**Goal**:
Each entry that follows must be output without any deviation.

────────────────

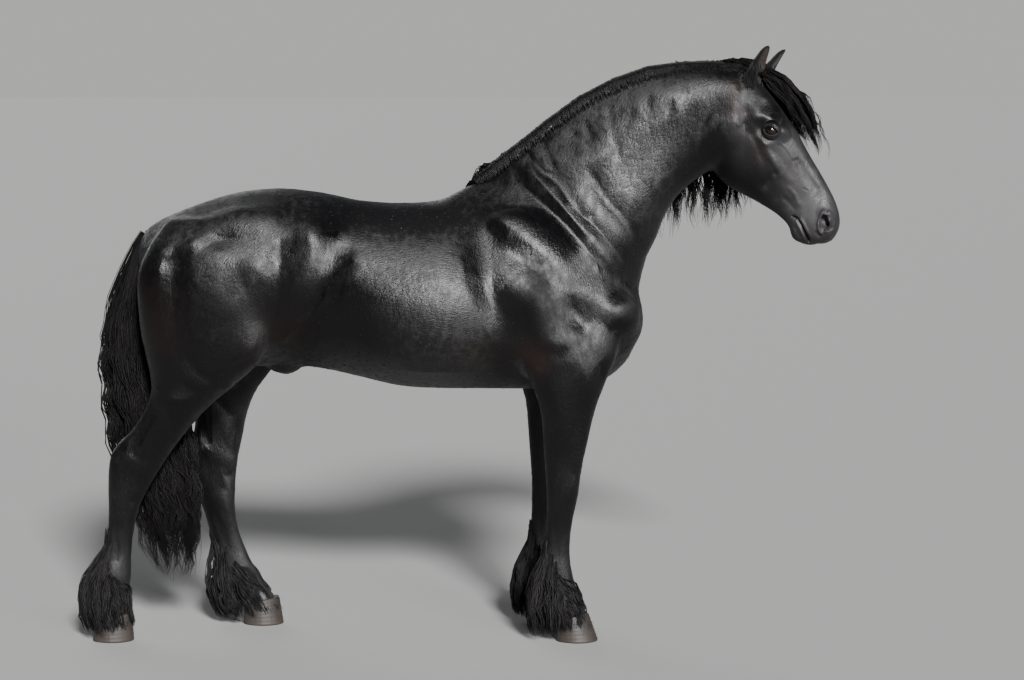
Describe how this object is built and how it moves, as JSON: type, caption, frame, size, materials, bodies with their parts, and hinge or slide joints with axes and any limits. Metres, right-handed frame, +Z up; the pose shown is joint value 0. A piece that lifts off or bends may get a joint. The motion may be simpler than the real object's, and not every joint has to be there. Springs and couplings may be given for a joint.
{
  "type": "horse",
  "caption": "Standing black feathered stallion in life size, head raised and turned slightly to its right, one hind leg forward; a still, museum-like model.",
  "frame": {"origin": "on the ground at the middle of the length and the width of the whole animal, hair included", "axes": "+X towards the head, +Z up, the animal's right side at -Y"},
  "size_m": [2.6496, 0.6229, 2.0585],
  "materials": {
    "coat": "short glossy black coat over muscle",
    "hair": "long wavy black hair, slightly glossy",
    "ear": "short black hair, brownish skin inside",
    "eye": "wet, dark brown, nearly black",
    "hoof": "dull brown-grey horn, dusty"
  },
  "bodies": {
    "root": {"head": "coat", "neck": "coat", "trunk": "coat", "right_forearm": "coat", "right_fore_cannon": "coat", "right_thigh": "coat", "right_hind_cannon": "coat", "left_forearm": "coat", "left_fore_cannon": "coat", "left_thigh": "coat", "left_hind_cannon": "coat", "mane": "hair", "forelock": "hair", "tail": "hair", "right_fore_feather": "hair", "right_hind_feather": "hair", "left_fore_feather": "hair", "left_hind_feather": "hair", "right_ear": "ear", "left_ear": "ear", "right_eye": "eye", "left_eye": "eye", "right_fore_hoof": "hoof", "right_hind_hoof": "hoof", "left_fore_hoof": "hoof", "left_hind_hoof": "hoof"}
  },
  "joints": []
}
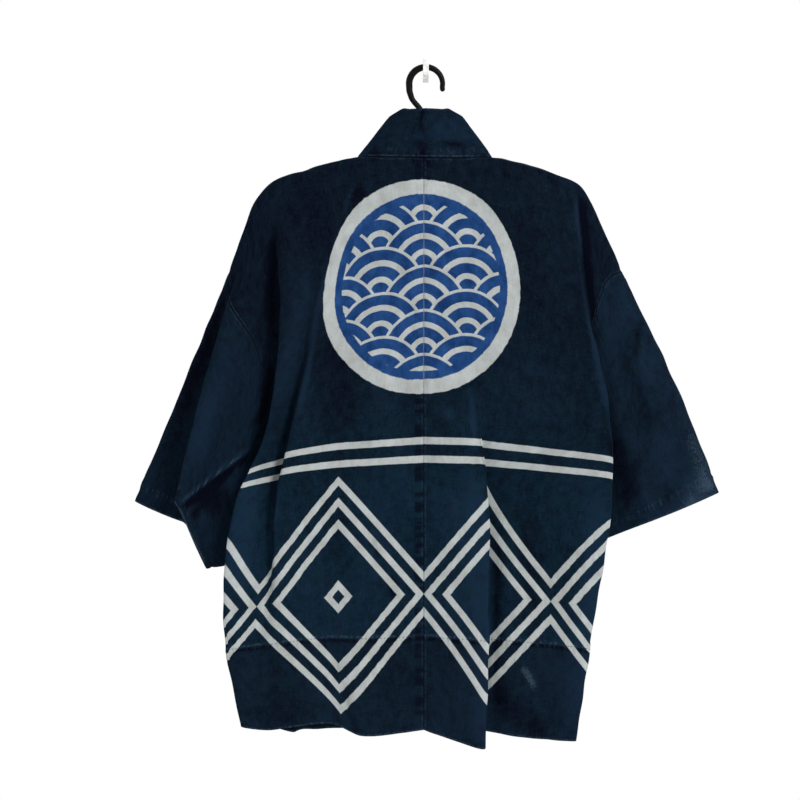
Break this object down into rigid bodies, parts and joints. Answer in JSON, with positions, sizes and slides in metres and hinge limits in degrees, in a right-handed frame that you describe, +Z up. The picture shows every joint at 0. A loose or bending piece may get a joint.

────────────────

**Final result**:
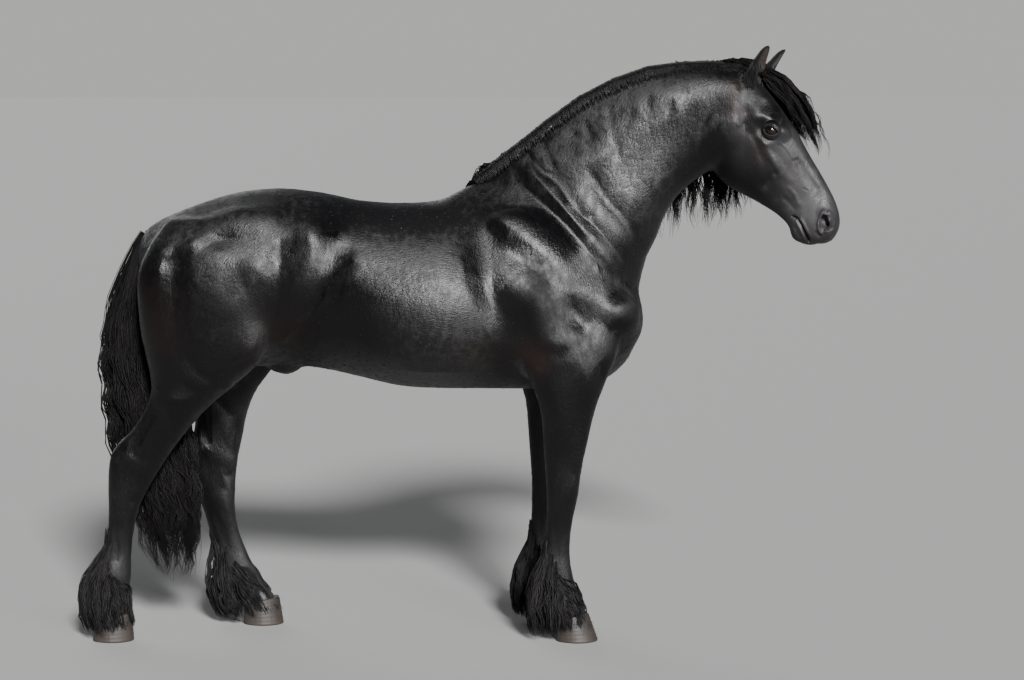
Describe how this object is built and how it moves, as JSON: type, caption, frame, size, materials, bodies with their parts, and hinge or slide joints with axes and any limits. Metres, right-handed frame, +Z up; the pose shown is joint value 0. A piece that lifts off or bends may get a joint. The motion may be simpler than the real object's, and not every joint has to be there. Springs and couplings may be given for a joint.
{
  "type": "horse",
  "caption": "Standing black feathered stallion in life size, head raised and turned slightly to its right, one hind leg forward; a still, museum-like model.",
  "frame": {"origin": "on the ground at the middle of the length and the width of the whole animal, hair included", "axes": "+X towards the head, +Z up, the animal's right side at -Y"},
  "size_m": [2.6496, 0.6229, 2.0585],
  "materials": {
    "coat": "short glossy black coat over muscle",
    "hair": "long wavy black hair, slightly glossy",
    "ear": "short black hair, brownish skin inside",
    "eye": "wet, dark brown, nearly black",
    "hoof": "dull brown-grey horn, dusty"
  },
  "bodies": {
    "root": {"head": "coat", "neck": "coat", "trunk": "coat", "right_forearm": "coat", "right_fore_cannon": "coat", "right_thigh": "coat", "right_hind_cannon": "coat", "left_forearm": "coat", "left_fore_cannon": "coat", "left_thigh": "coat", "left_hind_cannon": "coat", "mane": "hair", "forelock": "hair", "tail": "hair", "right_fore_feather": "hair", "right_hind_feather": "hair", "left_fore_feather": "hair", "left_hind_feather": "hair", "right_ear": "ear", "left_ear": "ear", "right_eye": "eye", "left_eye": "eye", "right_fore_hoof": "hoof", "right_hind_hoof": "hoof", "left_fore_hoof": "hoof", "left_hind_hoof": "hoof"}
  },
  "joints": []
}
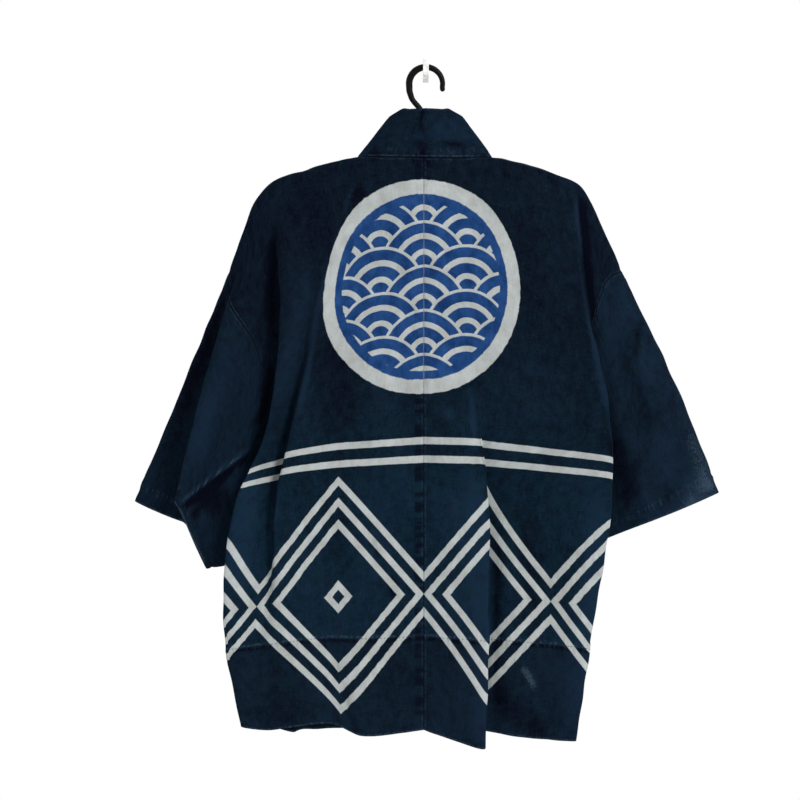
Break this object down into rigid bodies, parts and joints. Answer in JSON, with positions, sizes and slides in metres and hinge limits in degrees, in a right-handed frame that you describe, +Z up. The picture shows every joint at 0. A loose or bending piece may get a joint.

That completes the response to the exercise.